- _WORK TO BE COMPLETED_
Reproduce exactly the lines below from the one containing "const discus = new THREE.Group();" through the one containing "before = set(bpy.data.objects)", including both, and nothing else.

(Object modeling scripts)
## Begin

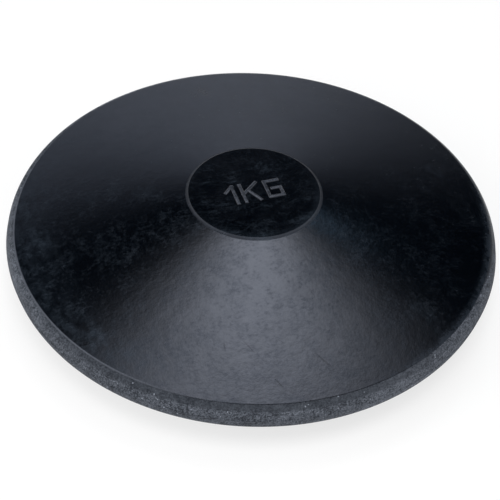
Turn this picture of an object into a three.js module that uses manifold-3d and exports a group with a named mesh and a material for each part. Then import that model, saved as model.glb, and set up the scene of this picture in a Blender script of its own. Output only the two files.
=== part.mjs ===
// A one-kilogram rubber training discus, in millimetres, with +Z up.
// It lies on its lower hub face, whose centre is the origin, and its spin axis is +Z.
// Two rubber halves close over a steel ballast plate. A rubber band runs round the rim and
// keys between the halves, and a hub disc covers the middle of each side.

import * as THREE from "three";
import { mergeVertices } from "three/addons/utils/BufferGeometryUtils.js";
import Module from "manifold-3d";

const wasm = await Module();
wasm.setup();

// Overall sizes of a one-kilogram discus
const discusDiameter = 181;
const centreThickness = 38;
const rimGaugeThickness = 12;
const rimGaugeInset = 6;

// Running sizes that every piece shares
const fitGap = 0.3;
const roundSegments = 72;

// Shoulder where each cone rolls over to meet the rim band
const shoulderWidth = 1.5;
const shoulderDrop = 0.15;

// Hub discs, one on each side
const hubDiameter = 50;
const hubThickness = 3;
const hubStandProud = 0.7;
const hubEdgeWidth = 0.9;
const hubEdgeDrop = 0.6;
const hubSpigotLength = 5;

// Locating dowel through the middle
const dowelDiameter = 10;
const dowelChamfer = 0.8;

// Rim band and the tongue that keys it between the halves
const bandWidth = 2.9;
const bandStep = 0.1;
const tongueDepth = 7.5;
const tongueThickness = 3.2;
const partingRidgeHeight = 0.2;
const partingRidgeWidth = 0.8;

// Steel ballast plate and the rubber keys that fill its holes
const ballastDiameter = 118;
const ballastThickness = 5;
const keyCount = 6;
const keyHoleDiameter = 12;
const keyInset = 20;

// Mass mark on the upper hub disc: a numeral and a unit in straight strokes
const markHeight = 9;
const markStroke = 1;
const markRelief = 0.4;
const markRoot = 0.5;
const numeralWidth = 3.4;
const letterWidth = 5.9;
const numeralSpace = 3.1;
const letterSpace = 3.2;

// Derived sizes, measured up from the middle plane or out from the axis
const middlePlane = centreThickness / 2;
const rimRadius = discusDiameter / 2;
const hubRadius = hubDiameter / 2;
const hubSeatRadius = hubRadius + fitGap;
const hubSeatFloor = middlePlane - hubThickness;
const coneTop = middlePlane - hubStandProud;
const dowelRadius = dowelDiameter / 2;
const boreRadius = dowelRadius + fitGap;
const dowelHalfLength = hubSeatFloor - hubSpigotLength - fitGap;
const bandRadius = rimRadius - bandWidth;
const faceEdgeRadius = bandRadius - fitGap;
const coneSlope = (coneTop - rimGaugeThickness / 2) / (rimRadius - rimGaugeInset - hubSeatRadius);
const faceEdgeHalf = coneTop - coneSlope * (faceEdgeRadius - hubSeatRadius) - shoulderDrop;
const bandHalf = faceEdgeHalf - bandStep;
const tongueHalf = tongueThickness / 2;
const tongueTipRadius = bandRadius - tongueDepth;
const pocketRadius = ballastDiameter / 2 + fitGap;
const pocketDepth = ballastThickness / 2;
const keyCircleRadius = ballastDiameter / 2 - keyInset;
const keyRadius = keyHoleDiameter / 2 - fitGap;

// Materials
const faceRubber = new THREE.MeshStandardMaterial({ color: 0x14171c, roughness: 0.42, metalness: 0 });
const hubRubber = new THREE.MeshStandardMaterial({ color: 0x0d1014, roughness: 0.38, metalness: 0 });
const rimRubber = new THREE.MeshStandardMaterial({ color: 0x3c3f44, roughness: 0.9, metalness: 0 });
const innerRubber = new THREE.MeshStandardMaterial({ color: 0x1d1c1b, roughness: 0.8, metalness: 0 });
const steel = new THREE.MeshStandardMaterial({ color: 0x8b8d90, roughness: 0.45, metalness: 0.9 });

// Shape helpers

/** Turns a profile of [radius, height] pairs about the Z axis. The pairs run anticlockwise. */
function turned(profile) {
  const points = profile.map(([radius, height]) => new THREE.Vector2(radius, height));
  const geometry = new THREE.LatheGeometry(points, roundSegments);
  return geometry.rotateX(Math.PI / 2);
}

/** A ring profile closed on itself. */
function closed(profile) {
  return [...profile, profile[0]];
}

/** The same profile on the other side of the middle plane, still anticlockwise. */
function flipped(profile) {
  return profile.map(([radius, height]) => [radius, -height]).reverse();
}

/** Points along a quarter ellipse, from straight above its centre round to straight out. */
function quarterRound(centreRadius, centreHeight, reach, rise, steps) {
  return Array.from({ length: steps + 1 }, (_, step) => {
    const angle = (step / steps) * (Math.PI / 2);
    return [centreRadius + reach * Math.sin(angle), centreHeight + rise * Math.cos(angle)];
  });
}

/** A full circle, drawn on the given shape or path. */
function circle(path, x, y, radius) {
  return path.absarc(x, y, radius, 0, Math.PI * 2);
}

/** A manifold solid from a closed three.js geometry. */
function solid(geometry) {
  const bare = geometry.clone();
  bare.deleteAttribute("normal");
  bare.deleteAttribute("uv");
  const merged = mergeVertices(bare);
  const mesh = new wasm.Mesh({
    numProp: 3,
    vertProperties: merged.attributes.position.array,
    triVerts: new Uint32Array(merged.index.array),
  });
  return new wasm.Manifold(mesh);
}

/** A three.js geometry from a manifold solid. */
function geometryOf(manifold) {
  const mesh = manifold.getMesh();
  const geometry = new THREE.BufferGeometry();
  geometry.setAttribute("position", new THREE.BufferAttribute(mesh.vertProperties, mesh.numProp));
  geometry.setIndex(new THREE.BufferAttribute(mesh.triVerts, 1));
  geometry.computeVertexNormals();
  return geometry;
}

/** A named sub-part, placed with its middle plane at the discus's own. */
function piece(name, geometry, material) {
  const mesh = new THREE.Mesh(geometry, material);
  mesh.name = name;
  mesh.position.z = middlePlane;
  return mesh;
}

/** Points along the shoulder, from the face edge in to where the straight cone begins. */
function shoulder() {
  const steps = 4;
  return Array.from({ length: steps + 1 }, (_, step) => {
    const inward = step / steps;
    const rise = coneSlope * shoulderWidth * inward;
    const roll = shoulderDrop * (1 - (1 - inward) ** 2);
    return [faceEdgeRadius - shoulderWidth * inward, faceEdgeHalf + rise + roll];
  });
}

// Rubber halves: a cone above, a pocket for the ballast below, and a bore through the middle
function halfBodyProfile() {
  return closed([
    [boreRadius, pocketDepth],
    [pocketRadius, pocketDepth],
    [pocketRadius, 0],
    [tongueTipRadius - fitGap, 0],
    [tongueTipRadius - fitGap, tongueHalf],
    [faceEdgeRadius, tongueHalf],
    ...shoulder(),
    [hubSeatRadius, coneTop],
    [hubSeatRadius, hubSeatFloor],
    [boreRadius, hubSeatFloor],
  ]);
}

// Rim band: a rounded outer edge with a fine parting ridge, and a tongue on its inner side
function rimBandProfile() {
  const roundSteps = 8;
  const ridgeFoot = rimRadius - partingRidgeHeight;
  const round = quarterRound(bandRadius, 0, ridgeFoot - bandRadius, bandHalf, roundSteps);
  const upperRound = round.slice(0, -1).reverse();
  const lowerRound = flipped(upperRound);
  return closed([
    [bandRadius, tongueHalf],
    [tongueTipRadius, tongueHalf],
    [tongueTipRadius, -tongueHalf],
    [bandRadius, -tongueHalf],
    ...lowerRound,
    [ridgeFoot, -partingRidgeWidth / 2],
    [rimRadius, 0],
    [ridgeFoot, partingRidgeWidth / 2],
    ...upperRound,
  ]);
}

// Hub disc: a flat round with a softened edge, and a spigot that enters the bore
function hubDiscProfile() {
  const edgeSteps = 4;
  const flatRadius = hubRadius - hubEdgeWidth;
  const edge = quarterRound(flatRadius, middlePlane - hubEdgeDrop, hubEdgeWidth, hubEdgeDrop, edgeSteps);
  return [
    [0, hubSeatFloor - hubSpigotLength],
    [dowelRadius, hubSeatFloor - hubSpigotLength],
    [dowelRadius, hubSeatFloor],
    [hubRadius, hubSeatFloor],
    ...edge.reverse(),
    [0, middlePlane],
  ];
}

// Mass mark strokes, each from one end to the other, in the plane of the hub face
function markStrokes() {
  const top = markHeight / 2;
  const foot = -top;
  const flagDropShare = 0.34;
  const waistShare = 0.3;
  const barShare = 0.42;
  const length = numeralWidth + numeralSpace + letterWidth + letterSpace + letterWidth;
  const numeralLeft = -length / 2;
  const stem = numeralLeft + numeralWidth;
  const unitLeft = stem + numeralSpace;
  const unitRight = unitLeft + letterWidth;
  const endLeft = unitRight + letterSpace;
  const endRight = endLeft + letterWidth;
  const waist = unitLeft + letterWidth * waistShare;
  const barLeft = endLeft + letterWidth * barShare;
  return [
    [numeralLeft, top - markHeight * flagDropShare, stem, top],
    [stem, top, stem, foot],
    [unitLeft, top, unitLeft, foot],
    [unitRight, top, unitLeft, 0],
    [waist, top * waistShare, unitRight, foot],
    [endLeft, top, endRight, top],
    [endLeft, top, endLeft, foot],
    [endLeft, foot, endRight, foot],
    [endRight, foot, endRight, 0],
    [endRight, 0, barLeft, 0],
  ];
}

/** One raised stroke, a bar with square ends that stands on the hub face. */
function strokeGeometry([startX, startY, endX, endY]) {
  const run = new THREE.Vector2(endX - startX, endY - startY);
  const bar = new THREE.BoxGeometry(run.length() + markStroke, markStroke, markRelief + markRoot);
  bar.rotateZ(run.angle());
  const middleHeight = middlePlane + (markRelief - markRoot) / 2;
  return bar.translate((startX + endX) / 2, (startY + endY) / 2, middleHeight);
}

function upperHubDisc() {
  const disc = solid(turned(hubDiscProfile()));
  const marked = markStrokes().reduce((whole, stroke) => whole.add(solid(strokeGeometry(stroke))), disc);
  return piece("upper_hub_disc", geometryOf(marked), hubRubber);
}

function lowerHubDisc() {
  return piece("lower_hub_disc", turned(flipped(hubDiscProfile())), hubRubber);
}

// Ballast plate: a steel blank with a centre hole and a ring of key holes
function ballastPlate() {
  const outline = circle(new THREE.Shape(), 0, 0, ballastDiameter / 2);
  const centreHole = circle(new THREE.Path(), 0, 0, boreRadius);
  const keyHoles = keyCentres().map(([x, y]) => circle(new THREE.Path(), x, y, keyHoleDiameter / 2));
  outline.holes.push(centreHole, ...keyHoles);
  const plate = new THREE.ExtrudeGeometry(outline, {
    depth: ballastThickness,
    bevelEnabled: false,
    curveSegments: roundSegments / 2,
  });
  return piece("ballast_plate", plate.translate(0, 0, -ballastThickness / 2), steel);
}

/** Centres of the key holes, evenly spaced round the axis, inside the plate's edge. */
function keyCentres() {
  return Array.from({ length: keyCount }, (_, index) => {
    const angle = (index / keyCount) * Math.PI * 2;
    return [keyCircleRadius * Math.cos(angle), keyCircleRadius * Math.sin(angle)];
  });
}

// Rubber keys: plugs that join the two halves through the plate
function rubberKeys() {
  const keySegments = roundSegments / 3;
  return keyCentres().map(([x, y], index) => {
    const plug = new THREE.CylinderGeometry(keyRadius, keyRadius, ballastThickness, keySegments);
    plug.rotateX(Math.PI / 2).translate(x, y, 0);
    return piece(`rubber_key_${index + 1}`, plug, innerRubber);
  });
}

// Locating dowel: a steel pin with chamfered ends
function locatingDowel() {
  const profile = [
    [0, -dowelHalfLength],
    [dowelRadius - dowelChamfer, -dowelHalfLength],
    [dowelRadius, dowelChamfer - dowelHalfLength],
    [dowelRadius, dowelHalfLength - dowelChamfer],
    [dowelRadius - dowelChamfer, dowelHalfLength],
    [0, dowelHalfLength],
  ];
  return piece("locating_dowel", turned(profile), steel);
}

const discus = new THREE.Group();
discus.name = "training_discus";
discus.add(
  piece("upper_half_body", turned(halfBodyProfile()), faceRubber),
  piece("lower_half_body", turned(flipped(halfBodyProfile())), faceRubber),
  piece("rim_band", turned(rimBandProfile()), rimRubber),
  upperHubDisc(),
  lowerHubDisc(),
  ballastPlate(),
  ...rubberKeys(),
  locatingDowel(),
);

export default discus;
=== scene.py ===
# The looks of a one-kilogram rubber training discus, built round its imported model. It lies on
# its lower hub face, whose centre is the origin, with its spin axis along +Z, in metres.

from math import atan2, cos, pi, radians, sin

import bmesh
import bpy
from mathutils import Matrix, Vector


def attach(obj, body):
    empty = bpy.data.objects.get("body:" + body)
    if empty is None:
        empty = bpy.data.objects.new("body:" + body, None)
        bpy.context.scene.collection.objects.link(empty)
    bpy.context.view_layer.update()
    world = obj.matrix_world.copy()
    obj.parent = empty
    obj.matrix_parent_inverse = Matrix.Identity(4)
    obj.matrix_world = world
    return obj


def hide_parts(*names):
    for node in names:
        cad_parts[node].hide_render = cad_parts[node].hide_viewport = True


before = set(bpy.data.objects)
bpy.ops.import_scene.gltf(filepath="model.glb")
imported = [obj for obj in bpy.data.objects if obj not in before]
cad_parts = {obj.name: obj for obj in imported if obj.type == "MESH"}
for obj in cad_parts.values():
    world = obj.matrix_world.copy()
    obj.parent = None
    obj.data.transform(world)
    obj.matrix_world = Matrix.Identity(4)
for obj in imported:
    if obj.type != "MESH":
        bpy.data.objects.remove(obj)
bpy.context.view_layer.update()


# Camera
# The photograph looks down on the upper face from a little under 45 degrees, with a long lens,
# and the picture is turned slightly clockwise. The mark on the hub reads up to the right.
middle_plane = 0.019
rim_radius = 0.0905
picture_width = 500
sight_turn = radians(-20)
sight_lift = radians(44.675)
picture_roll = radians(3.115)
centre_in_picture = Vector((252.156, 229.191))
sight_distance = 5.627 * rim_radius
pixels_per_metre = 243.071 / rim_radius
film_width = 36
near_clip = 0.01

sight_right = Vector((cos(sight_turn), sin(sight_turn), 0))
sight_far = Vector((-sin(sight_turn), cos(sight_turn), 0))
sight_back = Vector((0, 0, sin(sight_lift))) - sight_far * cos(sight_lift)
sight_up = sight_back.cross(sight_right)
frame_right = sight_right * cos(picture_roll) + sight_up * sin(picture_roll)
frame_up = sight_up * cos(picture_roll) - sight_right * sin(picture_roll)
aside, below = (centre_in_picture - Vector((picture_width, picture_width)) / 2) / pixels_per_metre

lens = bpy.data.cameras.new("camera")
lens.sensor_width = film_width
lens.lens = film_width * pixels_per_metre * sight_distance / picture_width
lens.clip_start = near_clip
camera = bpy.data.objects.new("camera", lens)
straight_back = Vector((0, 0, middle_plane)) + sight_back * sight_distance
eye = straight_back - frame_right * aside + frame_up * below
frame_turn = Matrix((frame_right, frame_up, sight_back)).transposed()
camera.matrix_world = Matrix.Translation(eye) @ frame_turn.to_4x4()
bpy.context.scene.collection.objects.link(camera)
bpy.context.scene.camera = camera
bpy.context.scene.view_settings.view_transform = "Standard"


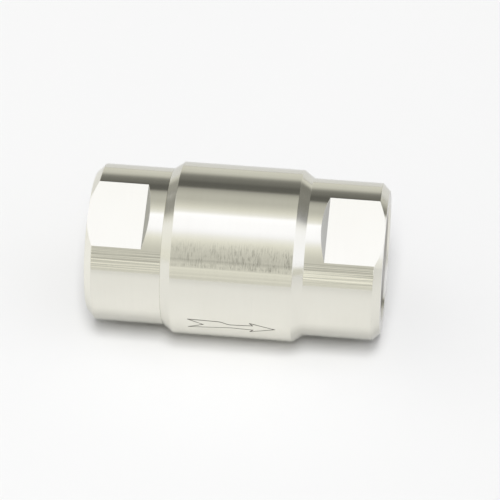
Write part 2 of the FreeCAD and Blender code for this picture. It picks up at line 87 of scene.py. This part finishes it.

## End

- _THE OUTPUT_
const discus = new THREE.Group();
discus.name = "training_discus";
discus.add(
  piece("upper_half_body", turned(halfBodyProfile()), faceRubber),
  piece("lower_half_body", turned(flipped(halfBodyProfile())), faceRubber),
  piece("rim_band", turned(rimBandProfile()), rimRubber),
  upperHubDisc(),
  lowerHubDisc(),
  ballastPlate(),
  ...rubberKeys(),
  locatingDowel(),
);

export default discus;
=== scene.py ===
# The looks of a one-kilogram rubber training discus, built round its imported model. It lies on
# its lower hub face, whose centre is the origin, with its spin axis along +Z, in metres.

from math import atan2, cos, pi, radians, sin

import bmesh
import bpy
from mathutils import Matrix, Vector


def attach(obj, body):
    empty = bpy.data.objects.get("body:" + body)
    if empty is None:
        empty = bpy.data.objects.new("body:" + body, None)
        bpy.context.scene.collection.objects.link(empty)
    bpy.context.view_layer.update()
    world = obj.matrix_world.copy()
    obj.parent = empty
    obj.matrix_parent_inverse = Matrix.Identity(4)
    obj.matrix_world = world
    return obj


def hide_parts(*names):
    for node in names:
        cad_parts[node].hide_render = cad_parts[node].hide_viewport = True


before = set(bpy.data.objects)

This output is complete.